ONE FELT sorry for her. She had been laid up in bed for the past three weeks with jaundice. This, one's new favourite, vivacious Bollywood heroine. Bold, bubbly and articulate. A woman with a thinking head, and a generous heart.

Too much of holidaying and water sport during the last festival and a subsequent break in Goa. And then those taxing stints with Kamal Hasan on the outskirts of Mumbai for the under-production "Mumbai Express" seem to have taken their toll of a body frailing from after-effects of weight-shedding to re-restore the youthful vigour that sometimes too much of rest can do to a woman's body, in particular.

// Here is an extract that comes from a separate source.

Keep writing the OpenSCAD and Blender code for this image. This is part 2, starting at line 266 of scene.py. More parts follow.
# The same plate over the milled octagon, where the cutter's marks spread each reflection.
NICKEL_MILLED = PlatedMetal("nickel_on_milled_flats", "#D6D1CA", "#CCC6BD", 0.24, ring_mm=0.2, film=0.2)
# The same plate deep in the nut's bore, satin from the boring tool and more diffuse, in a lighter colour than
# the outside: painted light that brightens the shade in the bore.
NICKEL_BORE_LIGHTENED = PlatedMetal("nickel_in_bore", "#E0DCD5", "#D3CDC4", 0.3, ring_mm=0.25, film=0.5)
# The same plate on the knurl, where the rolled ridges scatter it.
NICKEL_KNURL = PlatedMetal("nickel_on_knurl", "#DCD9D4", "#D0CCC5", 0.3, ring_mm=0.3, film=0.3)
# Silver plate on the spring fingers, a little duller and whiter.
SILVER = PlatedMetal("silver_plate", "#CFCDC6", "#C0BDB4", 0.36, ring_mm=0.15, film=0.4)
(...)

"I had been tiring of the same routine, the same kind of roles over and over again - even what they call bold ones. I had been doing that for 13 long years. I was no longer in any sort of race, and there was nothing more to prove to anyone in terms of talent. So I decided to cut down on assignments. Even that was misconstrued. They started saying Manisha was no longer in the running. And then when I decided to do another interesting glamorous role in this film called `Chahat' with relative newcomers, they said it was desperate." That was a grave error of judgment, though she defends it. "It was a bad film and any amount of decent work will not be noticed. It is part and parcel of this job. If I do only good films, unfortunately I will be bankrupt as I have crossed 30."

Frustration to the fore

But then the developments in Nepal grip her. Her frustrations come to the fore. "Basically I want Nepal to be left alone to deal with its problems or help in peace prospect not in a disturbing manner. The point is it's a phase for press to write anything sensational without a strong base of truth or forgetting to write about the other aspect. I don't belong to this and never will." Is that an ageing actress basking in the shadows of wishful thinking, a staunch nationalist bothered by events in her motherland, or a budding activist, and a human rights in the making those strong statements?

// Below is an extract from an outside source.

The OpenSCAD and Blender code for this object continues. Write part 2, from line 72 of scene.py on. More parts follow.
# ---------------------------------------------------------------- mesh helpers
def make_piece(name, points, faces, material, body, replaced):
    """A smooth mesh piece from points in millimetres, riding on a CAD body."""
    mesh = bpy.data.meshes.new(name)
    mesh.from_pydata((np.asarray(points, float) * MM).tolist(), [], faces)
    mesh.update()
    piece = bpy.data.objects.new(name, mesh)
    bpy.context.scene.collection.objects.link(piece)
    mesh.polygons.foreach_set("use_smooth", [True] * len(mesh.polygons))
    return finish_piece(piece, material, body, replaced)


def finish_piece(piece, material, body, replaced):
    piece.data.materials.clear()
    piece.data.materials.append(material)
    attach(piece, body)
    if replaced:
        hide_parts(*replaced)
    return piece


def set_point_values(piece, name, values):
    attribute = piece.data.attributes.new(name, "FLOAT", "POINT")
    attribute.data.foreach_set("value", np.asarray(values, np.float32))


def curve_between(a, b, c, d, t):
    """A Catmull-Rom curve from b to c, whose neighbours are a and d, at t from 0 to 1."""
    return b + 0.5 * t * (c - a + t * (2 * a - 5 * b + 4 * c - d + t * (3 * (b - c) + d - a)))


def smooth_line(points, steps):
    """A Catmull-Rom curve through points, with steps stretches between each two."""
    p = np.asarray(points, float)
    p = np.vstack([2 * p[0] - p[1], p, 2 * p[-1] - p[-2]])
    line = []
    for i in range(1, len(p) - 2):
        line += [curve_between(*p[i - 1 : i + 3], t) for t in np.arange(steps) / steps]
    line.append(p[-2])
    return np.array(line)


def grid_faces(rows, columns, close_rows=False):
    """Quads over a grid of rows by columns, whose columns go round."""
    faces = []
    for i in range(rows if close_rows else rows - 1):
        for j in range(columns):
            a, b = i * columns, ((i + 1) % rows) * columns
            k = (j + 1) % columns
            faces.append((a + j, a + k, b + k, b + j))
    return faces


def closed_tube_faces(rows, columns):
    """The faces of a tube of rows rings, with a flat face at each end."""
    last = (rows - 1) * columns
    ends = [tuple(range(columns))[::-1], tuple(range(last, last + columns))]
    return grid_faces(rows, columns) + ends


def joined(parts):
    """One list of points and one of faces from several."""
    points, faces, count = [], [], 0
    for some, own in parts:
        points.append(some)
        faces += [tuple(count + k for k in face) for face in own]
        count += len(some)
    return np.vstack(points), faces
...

Or all of them rolled into one, spitting fire not on screen, but off it and, perhaps, preparing herself for a different role in life - far away from the grime and glitter of arc lights, for a performance under a harsh sun in the open sky? Seeking freedom from all sorts of bondage. So whatever anyone might say, Manisha Koirala is unwilling to allow anyone to write her off in a hurry, on the basis of a few failed flicks alone.